Dificilmente se entende esta alegação da recorrida, uma vez que o acto que foi impugnado se encontra perfeitamente identificado logo no primeiro ponto do «Relatório» do acórdão, consta expressamente e em todo o seu texto do ponto 23 da matéria provada, e é visando, sempre, a decisão e os fundamentos desse acto que é construído o arrazoado jurídico que desagua na sua confirmação. E não se vislumbra que esse arrazoado tenha descambado para o conhecimento de quaisquer outros fundamentos, ou outra decisão, que não essa, identificada e provada.

Também se terá excedido, na perspectiva da recorrida, e de forma a gerar vício de excesso de pronúncia, já que decidiu com base em matéria de facto que não consta do provado, e porque decidiu com base num Manual sem qualquer força jurídica.

A matéria de facto que a recorrida diz não integrar o provado, é a respeitante aos vários pontos do texto do acto impugnado - decisão do Presidente do Conselho Directivo do IFAP - e que o acórdão em causa usou, e trabalhou, no afã de apreciar a legalidade do acto.

E o facto da «decisão» tomada ter como causa jurídica próxima o estipulado no ponto 6.2 do «Manual Técnico do Beneficiário - Contratação e Pedidos de Pagamento FEADER [Investimento] e FEP - não configura, de forma alguma, um excesso de pronúncia.

Se a recorrida entende que este Manual carece de força jurídica para poder ser utilizado como texto regulamentador da situação em causa, então deverá arguir um erro de julgamento de direito, mas não a nulidade do acórdão.
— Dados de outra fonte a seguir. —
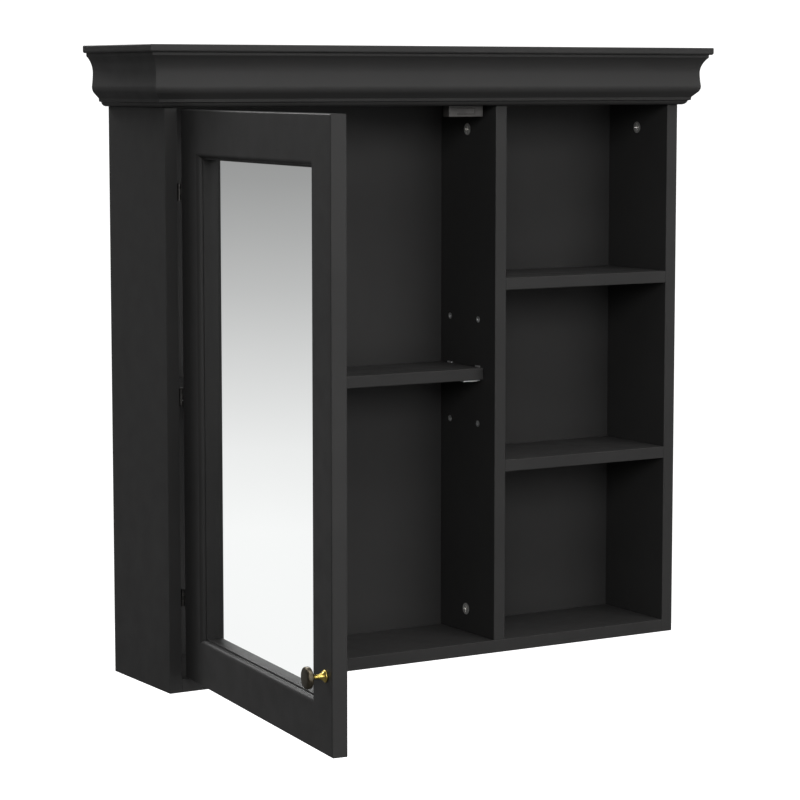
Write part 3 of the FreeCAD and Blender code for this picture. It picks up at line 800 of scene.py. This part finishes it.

Isto porque o tribunal sempre poderia, eventualmente, ter errado na sua aplicação, mas o que certamente não fez foi conhecer de «questão» cujo conhecimento não lhe era permitido.

III. Decisão

Em face do exposto, decidimos julgar improcedentes as nulidades apontadas ao acórdão de folhas 326 a 347 dos autos.

Custas pela ora requerente, e recorrida no âmbito do recurso de revista.

Lisboa, 30 de Novembro de 2017. – José Augusto Araújo Veloso (relator) – Ana Paula Soares Leite Martins Portela – Jorge Artur Madeira dos Santos.